Si, selon les experts, les conséquences au niveau de la sûreté semblent peu importantes, l'exemple des Défauts Sous Revêtement montre l'ordre de grandeur des conséquences en termes financiers d'un incident à caractère systématique rencontré dans la fabrication. La mise au point de nouvelles procédures de revêtement et les réparations conduisent à des retards dans la mise en service des centrales du palier CP1 de l'ordre de 24 mois x tranches.

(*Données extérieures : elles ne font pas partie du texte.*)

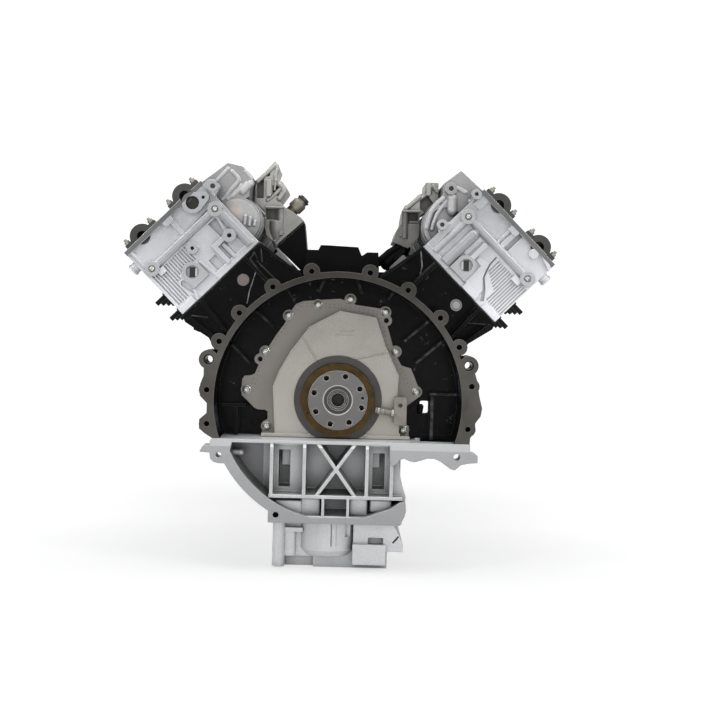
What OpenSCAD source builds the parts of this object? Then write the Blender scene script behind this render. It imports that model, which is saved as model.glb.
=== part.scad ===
// Complete 90 degree V8 long block, seen from its flywheel end.
// The origin is the crank axis on the rear face of the crank flange, +Y runs
// forward to the damper and +Z is up. A bank frame has w outboard and h up the bore.

/* [Cylinders] */
// Cylinder bore
bore = 84; // [80:0.5:85]
// Piston stroke
stroke = 98.5; // [92:0.5:99]
// Distance between neighbouring cylinders of one bank
bore_pitch = 98; // [97:0.5:104]
// How far the right bank sits ahead of the left one
bank_stagger = 22; // [21:0.5:23]
// Connecting rod length between its eyes
rod_len = 160; // [157:0.5:164]
// Height of the block deck above the crank axis, up the bore
deck_h = 264; // [262:0.5:270]

/* [Crankshaft] */
// Radius of the main journals
main_r = 32.5; // [31:0.5:34]
// Radius of the crankpins
pin_r = 29; // [27:0.5:30]
// Running clearance of journals, on the radius
run_gap = 0.05; // [0.02:0.01:0.08]
// Radius of the flange that carries the flywheel
flange_r = 46.5; // [45.5:0.5:48]
// Thickness of that flange
flange_t = 14; // [12:0.5:15]
// Pitch circle of the eight flywheel holes
flange_pcd = 77.5; // [74:0.5:78]
// Radius of a flywheel hole, the core of an M10 thread
flange_hole_r = 4.25; // [4:0.05:4.6]
// Radius of the pilot recess in the crank flange
pilot_r = 10.4; // [9:0.1:12]
// Radius of the counterweights
counterweight_r = 82; // [76:0.5:84]
// Radius of the damper on the nose of the crankshaft
damper_r = 86; // [78:0.5:92]

/* [Bell housing] */
// Inner radius of the bell ring
bell_r = 190.5; // [188:0.5:192]
// Radial width of the ring's machined land
bell_land = 9.5; // [8:0.5:11]
// How far the bell flange stands behind the crank flange
bell_back = 25; // [22:0.5:30]
// Depth of the bell from its flange to the block's rear wall
bell_depth = 65; // [62:0.5:70]
// Radius of a bell bolt hole, the core of an M10 thread
bell_hole_r = 4.25; // [4:0.05:4.6]
// Radius of the two dowel holes
dowel_hole_r = 6; // [5:0.1:6.5]

/* [Sump] */
// Height of the joint between block and upper sump, below the crank axis
joint_drop = 60.5; // [58:0.5:62]
// Height of the upper sump
upper_sump_h = 127.5; // [120:0.5:132]
// Height of the lower sump
lower_sump_h = 80; // [70:0.5:90]
// Half width of the sump body
sump_half_w = 98; // [94:0.5:100]
// Wall of both sumps
sump_wall = 6; // [5:0.5:7]

/* [Cylinder heads] */
// Height of a head from the deck to its open top
head_h = 133; // [131:0.5:138]
// Outboard half width of a head
head_out_w = 84; // [82:0.5:87]
// Valley side half width of a head
head_in_w = 81; // [80:0.5:84]
// Head length beyond the end cylinders' centres
head_over = 88; // [86:0.5:90]
// Head gasket thickness
gasket_t = 1.2; // [1:0.1:1.6]

/* [Valve train] */
// Distance of each camshaft from the bank's centre line
cam_w = 46; // [45:0.5:47]
// Radius of the camshaft journals
cam_journal_r = 13; // [12:0.5:13.5]
// Base circle radius of a lobe
lobe_base_r = 17; // [16:0.1:17]
// Nose radius of a lobe
lobe_nose_r = 9; // [8.5:0.1:9.5]
// Lift of a lobe at the roller
lobe_lift = 3.8; // [3.4:0.1:4]
// Valve spacing across the bank, from the centre line
valve_w = 20; // [19:0.5:20.5]
// Valve spacing along the bank, from the cylinder's centre
valve_y = 17.5; // [17:0.5:18]
// Radius of the valve heads
valve_r = 14; // [13:0.5:14.5]
// Teeth of each camshaft gear
cam_gear_teeth = 46; // [46:1:46]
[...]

Le seul surcoût de ces retards est évalué par le Service des Etudes Economiques Générales d'EDF en janvier 1981 à un total de 2 124 MF. Et ce chiffre considérable n'englobe pas le coût des études faites par le Ministère de l'Industrie, par le constructeur ou EDF, ni le coût des réparations et mises au point effectuées par le constructeur. 860

Notes
854.

Framatome, Framatome : du bureau d'ingénierie nucléaire au groupe international, Albin Michel, Paris.

855.

Ibid., p. 81.

856.

Nous empruntons l'explication technique qui suit à trois ingénieurs d'EDF : A. de Montardy, P. Rolland, L. Valibus, «Recherche et développement sur la durée de vie des centrales nucléaires», Revue Générale Nucléaire, 1988, N°2, Mars-Avril, pp. 162-165.

857.

Ce sujet est d'ailleurs à l'origine, en 1987, de la prolongation de l'arrêt du fonctionnement de la centrale de Chooz A, démarrée en 1967, afin d'étudier les conséquences des derniers résultats fournis par le programme de surveillance.

858.

Schuler et Merle, «Cuves...», op. cit. p. 53.

859.

Jacques Novat, «Vingt ans de contrôle de la construction nucléaire», Contrôle, N°122, avril 1998, pp. 27-29.

860.

Dans son ouvrage, Georges Lamiral estime que les importantes études lancées après la découverte des fissures auraient pu être menées dans une atmosphère plus sereine, si les études réalisées aux Etats-Unis, en 1960, sur la nocivité des défauts dans l'acier des cuves des réacteurs avaient été connues des techniciens, dont la plupart ne s'intéressaient aux cuves de réacteur que depuis peu d'années. A la suite de ces études la puissance unitaire des tranches américaines avait pu être augmentée, et elles laissaient prévoir que les conséquences des défauts étaient moins importantes qu'on avait pu le craindre. D'après : Georges Lamiral, Chronique..., p. 319.